Outside of the church-turned polling station -- where sanitation workers had cleared large piles of household items, such as chairs and a child's rocking horse -- others agreed about the importance of voting.
"Voting is the first step toward recovery," said Tom Frank, 51, who is unemployed and came with his partner Michele Nagel and their three-year-old daughter, Samantha, to vote. "From the storm and then economically ... this is moving forward," he added.
"The first thing we're doing today is taking care of this and then the mess," chimed in Nagel, a director of youth programs at the Fashion Institute of Technology, laughing.
On their minds were "the ability to rebuild quickly and not have that interference from the city or any of the government offices that might be interested poking their noses around here," she said. "We want to build our community the way that it was."
Temperatures, meantime, across the Northeast have been dipping into the low 30s, and nearly one million homes and businesses remained without power as of Tuesday morning.
"It feels extra important today because you have the opportunity to influence the state of things right now, which is a disaster," Renee Kearney of Point Pleasant Beach, a 41-year-old project manager for an information technology company, told the NBC New York.
Nikolas Policastro, 20, voted at a 38-foot mobile polling station in Ocean County, N.J., set up by the local board of elections. "I feel it's important to have a voice. Everyone can complain that the president and Congress aren't doing a good job, but if you don't vote, then you don't have a say," he said.
But for some, the cleanup continued unabated and voting was not a top priority.

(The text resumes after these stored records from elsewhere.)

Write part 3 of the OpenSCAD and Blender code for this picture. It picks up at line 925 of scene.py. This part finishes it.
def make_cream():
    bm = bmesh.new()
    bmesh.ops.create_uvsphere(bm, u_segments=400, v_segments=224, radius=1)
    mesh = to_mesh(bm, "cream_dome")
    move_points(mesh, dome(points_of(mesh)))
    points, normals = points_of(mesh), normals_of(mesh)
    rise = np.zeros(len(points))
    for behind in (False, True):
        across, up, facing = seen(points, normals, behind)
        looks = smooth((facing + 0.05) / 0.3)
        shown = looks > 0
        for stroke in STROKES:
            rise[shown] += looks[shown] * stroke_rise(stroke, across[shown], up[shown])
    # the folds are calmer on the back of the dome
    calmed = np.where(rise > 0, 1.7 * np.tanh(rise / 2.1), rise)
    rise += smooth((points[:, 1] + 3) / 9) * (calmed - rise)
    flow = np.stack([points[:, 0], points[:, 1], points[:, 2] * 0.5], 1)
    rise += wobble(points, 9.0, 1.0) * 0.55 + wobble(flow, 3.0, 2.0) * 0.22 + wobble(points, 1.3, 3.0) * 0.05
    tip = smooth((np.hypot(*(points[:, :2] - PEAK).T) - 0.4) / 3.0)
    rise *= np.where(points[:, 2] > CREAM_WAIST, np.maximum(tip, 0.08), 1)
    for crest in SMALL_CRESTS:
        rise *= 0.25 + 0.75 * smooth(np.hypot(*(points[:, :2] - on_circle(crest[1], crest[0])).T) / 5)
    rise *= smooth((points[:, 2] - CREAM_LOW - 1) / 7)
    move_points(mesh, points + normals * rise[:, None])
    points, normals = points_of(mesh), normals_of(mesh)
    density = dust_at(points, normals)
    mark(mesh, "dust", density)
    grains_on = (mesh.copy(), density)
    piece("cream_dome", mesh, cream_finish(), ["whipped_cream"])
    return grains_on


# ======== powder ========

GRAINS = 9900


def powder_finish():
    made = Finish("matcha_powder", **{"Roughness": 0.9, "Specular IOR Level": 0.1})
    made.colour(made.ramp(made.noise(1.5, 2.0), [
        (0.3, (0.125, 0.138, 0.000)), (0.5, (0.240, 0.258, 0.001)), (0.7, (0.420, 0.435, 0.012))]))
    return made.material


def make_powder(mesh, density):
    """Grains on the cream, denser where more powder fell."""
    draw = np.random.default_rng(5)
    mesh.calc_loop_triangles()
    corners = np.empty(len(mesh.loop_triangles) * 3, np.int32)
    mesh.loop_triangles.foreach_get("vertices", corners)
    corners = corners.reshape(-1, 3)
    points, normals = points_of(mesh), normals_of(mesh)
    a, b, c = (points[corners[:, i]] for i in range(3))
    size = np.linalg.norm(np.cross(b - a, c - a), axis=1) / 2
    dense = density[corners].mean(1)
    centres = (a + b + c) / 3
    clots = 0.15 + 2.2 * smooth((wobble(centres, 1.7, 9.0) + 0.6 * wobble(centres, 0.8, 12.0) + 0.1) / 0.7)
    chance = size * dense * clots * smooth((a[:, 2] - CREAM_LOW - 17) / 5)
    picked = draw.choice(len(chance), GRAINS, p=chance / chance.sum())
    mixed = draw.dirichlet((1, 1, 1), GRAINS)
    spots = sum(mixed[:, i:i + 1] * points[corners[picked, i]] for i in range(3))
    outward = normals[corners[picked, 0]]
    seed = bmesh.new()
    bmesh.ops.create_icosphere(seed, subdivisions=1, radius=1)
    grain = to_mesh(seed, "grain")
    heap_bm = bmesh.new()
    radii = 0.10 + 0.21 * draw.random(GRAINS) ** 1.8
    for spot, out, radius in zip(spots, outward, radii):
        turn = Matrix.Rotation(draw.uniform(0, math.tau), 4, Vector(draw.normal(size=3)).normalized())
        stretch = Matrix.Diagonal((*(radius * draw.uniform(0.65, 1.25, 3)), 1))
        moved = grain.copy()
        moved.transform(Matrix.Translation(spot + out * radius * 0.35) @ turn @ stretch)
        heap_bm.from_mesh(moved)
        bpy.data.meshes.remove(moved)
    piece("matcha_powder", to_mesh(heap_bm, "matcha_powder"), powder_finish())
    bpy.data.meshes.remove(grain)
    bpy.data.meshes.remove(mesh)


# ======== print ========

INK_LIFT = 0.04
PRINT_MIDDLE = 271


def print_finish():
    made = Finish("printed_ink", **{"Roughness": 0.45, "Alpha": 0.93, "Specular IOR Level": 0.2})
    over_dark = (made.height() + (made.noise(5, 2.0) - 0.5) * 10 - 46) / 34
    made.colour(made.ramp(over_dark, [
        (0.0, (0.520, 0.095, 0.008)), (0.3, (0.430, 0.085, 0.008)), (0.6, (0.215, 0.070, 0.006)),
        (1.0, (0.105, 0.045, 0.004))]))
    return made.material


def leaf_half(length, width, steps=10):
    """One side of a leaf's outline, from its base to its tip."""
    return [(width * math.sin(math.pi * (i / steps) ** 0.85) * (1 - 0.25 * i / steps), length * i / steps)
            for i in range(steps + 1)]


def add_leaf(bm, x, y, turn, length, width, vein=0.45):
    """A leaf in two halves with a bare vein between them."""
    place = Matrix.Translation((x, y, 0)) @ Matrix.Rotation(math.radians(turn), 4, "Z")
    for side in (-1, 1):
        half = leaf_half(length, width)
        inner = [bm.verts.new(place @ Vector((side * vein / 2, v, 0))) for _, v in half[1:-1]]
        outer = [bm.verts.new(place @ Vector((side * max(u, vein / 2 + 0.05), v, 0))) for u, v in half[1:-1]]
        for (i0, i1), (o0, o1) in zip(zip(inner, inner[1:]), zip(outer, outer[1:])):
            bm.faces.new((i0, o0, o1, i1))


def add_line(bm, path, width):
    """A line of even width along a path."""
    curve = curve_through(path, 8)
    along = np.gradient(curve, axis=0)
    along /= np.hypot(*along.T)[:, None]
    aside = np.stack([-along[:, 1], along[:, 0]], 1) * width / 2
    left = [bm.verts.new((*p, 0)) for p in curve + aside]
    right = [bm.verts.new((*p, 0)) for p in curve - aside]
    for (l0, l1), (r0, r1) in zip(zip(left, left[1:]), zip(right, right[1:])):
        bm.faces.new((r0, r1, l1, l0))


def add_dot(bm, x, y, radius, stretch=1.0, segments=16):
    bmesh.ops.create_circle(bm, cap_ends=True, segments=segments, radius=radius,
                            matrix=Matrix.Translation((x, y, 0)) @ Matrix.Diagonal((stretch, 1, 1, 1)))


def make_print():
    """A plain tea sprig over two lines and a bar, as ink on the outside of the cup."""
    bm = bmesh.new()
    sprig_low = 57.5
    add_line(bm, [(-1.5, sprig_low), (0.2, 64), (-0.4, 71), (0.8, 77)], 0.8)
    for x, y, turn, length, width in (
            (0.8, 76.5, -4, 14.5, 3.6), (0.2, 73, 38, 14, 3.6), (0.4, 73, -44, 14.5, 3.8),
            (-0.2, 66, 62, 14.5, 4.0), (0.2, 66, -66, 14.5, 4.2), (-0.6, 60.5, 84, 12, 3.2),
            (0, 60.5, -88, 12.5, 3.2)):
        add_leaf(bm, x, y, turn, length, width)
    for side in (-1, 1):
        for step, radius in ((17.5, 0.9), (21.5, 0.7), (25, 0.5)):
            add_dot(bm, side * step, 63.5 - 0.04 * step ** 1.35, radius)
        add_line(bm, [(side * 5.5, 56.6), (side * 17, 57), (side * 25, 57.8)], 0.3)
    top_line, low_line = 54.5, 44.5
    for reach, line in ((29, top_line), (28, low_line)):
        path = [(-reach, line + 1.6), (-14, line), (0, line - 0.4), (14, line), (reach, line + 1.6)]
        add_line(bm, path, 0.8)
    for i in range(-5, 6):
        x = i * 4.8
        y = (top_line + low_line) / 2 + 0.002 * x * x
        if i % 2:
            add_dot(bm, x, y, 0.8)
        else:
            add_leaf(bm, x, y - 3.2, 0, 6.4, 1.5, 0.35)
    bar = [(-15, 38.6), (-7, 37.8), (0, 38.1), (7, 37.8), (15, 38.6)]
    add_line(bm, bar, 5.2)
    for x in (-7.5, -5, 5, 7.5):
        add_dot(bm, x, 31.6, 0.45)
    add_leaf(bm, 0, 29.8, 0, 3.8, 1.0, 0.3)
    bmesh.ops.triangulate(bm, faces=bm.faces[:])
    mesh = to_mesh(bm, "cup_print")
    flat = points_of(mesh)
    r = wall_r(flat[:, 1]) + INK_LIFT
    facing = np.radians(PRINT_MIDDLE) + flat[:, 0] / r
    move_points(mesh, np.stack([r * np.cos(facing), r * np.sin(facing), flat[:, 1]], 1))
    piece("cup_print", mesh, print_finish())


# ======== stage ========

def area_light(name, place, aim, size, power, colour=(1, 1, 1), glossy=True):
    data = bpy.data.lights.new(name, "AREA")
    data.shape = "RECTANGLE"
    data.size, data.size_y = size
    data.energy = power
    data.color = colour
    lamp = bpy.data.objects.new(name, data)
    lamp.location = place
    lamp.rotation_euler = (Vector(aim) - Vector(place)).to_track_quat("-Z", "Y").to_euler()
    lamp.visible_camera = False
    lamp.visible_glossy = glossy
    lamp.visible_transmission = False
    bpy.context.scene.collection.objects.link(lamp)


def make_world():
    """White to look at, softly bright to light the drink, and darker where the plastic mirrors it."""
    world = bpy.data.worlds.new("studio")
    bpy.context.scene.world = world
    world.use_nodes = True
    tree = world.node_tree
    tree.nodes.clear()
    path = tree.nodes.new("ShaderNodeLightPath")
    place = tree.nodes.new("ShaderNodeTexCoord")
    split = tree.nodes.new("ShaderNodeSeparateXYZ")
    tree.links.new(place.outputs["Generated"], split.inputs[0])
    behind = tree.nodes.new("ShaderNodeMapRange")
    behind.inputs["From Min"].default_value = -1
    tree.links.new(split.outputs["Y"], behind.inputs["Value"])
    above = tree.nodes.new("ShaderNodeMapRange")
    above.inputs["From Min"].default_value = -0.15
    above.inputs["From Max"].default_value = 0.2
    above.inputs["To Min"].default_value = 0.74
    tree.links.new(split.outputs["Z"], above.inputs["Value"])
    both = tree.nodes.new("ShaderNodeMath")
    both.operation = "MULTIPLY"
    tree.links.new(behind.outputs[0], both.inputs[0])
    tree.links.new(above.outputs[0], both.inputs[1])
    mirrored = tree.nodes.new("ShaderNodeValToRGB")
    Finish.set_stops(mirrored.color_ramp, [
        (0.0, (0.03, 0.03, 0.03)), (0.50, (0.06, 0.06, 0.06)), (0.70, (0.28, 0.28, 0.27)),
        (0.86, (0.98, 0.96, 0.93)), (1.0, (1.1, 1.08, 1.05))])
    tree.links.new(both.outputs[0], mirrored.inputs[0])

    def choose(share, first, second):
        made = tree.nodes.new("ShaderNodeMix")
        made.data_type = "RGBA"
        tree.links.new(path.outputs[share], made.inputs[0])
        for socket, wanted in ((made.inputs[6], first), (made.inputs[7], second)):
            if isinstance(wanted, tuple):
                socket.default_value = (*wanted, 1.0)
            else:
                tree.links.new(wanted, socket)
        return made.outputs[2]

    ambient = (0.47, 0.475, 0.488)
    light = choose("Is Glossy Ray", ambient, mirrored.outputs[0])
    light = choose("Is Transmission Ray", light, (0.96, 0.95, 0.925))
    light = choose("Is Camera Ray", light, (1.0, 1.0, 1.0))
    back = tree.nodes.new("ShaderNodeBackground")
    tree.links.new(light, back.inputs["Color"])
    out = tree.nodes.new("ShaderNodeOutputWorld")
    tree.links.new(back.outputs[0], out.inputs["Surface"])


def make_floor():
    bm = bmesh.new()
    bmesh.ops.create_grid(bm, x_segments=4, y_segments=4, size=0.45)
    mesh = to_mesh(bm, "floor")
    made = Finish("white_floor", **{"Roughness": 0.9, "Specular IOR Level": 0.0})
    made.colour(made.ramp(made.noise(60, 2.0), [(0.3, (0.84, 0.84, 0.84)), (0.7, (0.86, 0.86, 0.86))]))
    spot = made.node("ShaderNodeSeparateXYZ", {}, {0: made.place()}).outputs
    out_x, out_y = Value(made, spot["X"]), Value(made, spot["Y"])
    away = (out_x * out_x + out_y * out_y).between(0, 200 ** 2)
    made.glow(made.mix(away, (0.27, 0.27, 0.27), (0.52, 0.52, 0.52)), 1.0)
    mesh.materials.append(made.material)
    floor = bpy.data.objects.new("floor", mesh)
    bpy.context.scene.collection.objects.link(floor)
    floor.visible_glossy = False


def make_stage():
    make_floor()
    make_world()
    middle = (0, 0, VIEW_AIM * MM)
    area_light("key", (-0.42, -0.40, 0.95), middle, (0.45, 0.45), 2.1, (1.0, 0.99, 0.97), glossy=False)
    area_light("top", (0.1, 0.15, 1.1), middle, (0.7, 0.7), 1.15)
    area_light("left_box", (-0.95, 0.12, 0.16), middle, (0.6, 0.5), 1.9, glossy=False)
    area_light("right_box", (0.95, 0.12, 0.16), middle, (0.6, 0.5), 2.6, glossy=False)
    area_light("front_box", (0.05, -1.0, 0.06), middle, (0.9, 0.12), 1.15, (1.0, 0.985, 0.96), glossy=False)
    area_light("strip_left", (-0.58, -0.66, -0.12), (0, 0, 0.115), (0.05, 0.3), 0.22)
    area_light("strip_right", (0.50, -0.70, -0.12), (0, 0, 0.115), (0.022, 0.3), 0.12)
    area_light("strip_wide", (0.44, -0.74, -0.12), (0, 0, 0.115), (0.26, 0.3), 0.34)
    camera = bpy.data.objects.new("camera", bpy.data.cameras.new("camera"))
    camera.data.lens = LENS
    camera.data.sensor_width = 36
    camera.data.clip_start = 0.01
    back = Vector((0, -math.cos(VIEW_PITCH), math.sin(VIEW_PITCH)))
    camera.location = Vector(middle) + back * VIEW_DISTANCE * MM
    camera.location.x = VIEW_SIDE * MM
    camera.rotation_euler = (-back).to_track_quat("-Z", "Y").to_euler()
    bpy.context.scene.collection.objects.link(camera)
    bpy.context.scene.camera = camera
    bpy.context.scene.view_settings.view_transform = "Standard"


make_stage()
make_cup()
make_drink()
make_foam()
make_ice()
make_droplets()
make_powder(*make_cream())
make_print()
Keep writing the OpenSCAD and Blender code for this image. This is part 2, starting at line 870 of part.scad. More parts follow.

In Breezy Point, many residents were clearing out their homes and were upset about the lack of help being provided by the American Red Cross or other government agencies. Much of the cleanup there, like elsewhere, is left up to the home owners and their friends.
Richard Mele, a 68-year-old retired New York City firefighter, was pumping out the water from his flooded basement to try and salvage any keepsakes ahead of the nor'easter. He said he would vote on the way out later Tuesday.
"We've got a lot more important things to worry about, you know," he said, as a generator hummed in the background and while standing in front of a table bearing rare wooden, handmade fishing lures. "This is my whole life here, you know what I'm saying. My house is gone."
The water would re-enter his basement on Wednesday, he added. "It's going to rain three inches, it's going right in my basement."
"When it rains it pours," he said. "We're down and it's just going to keep kicking us."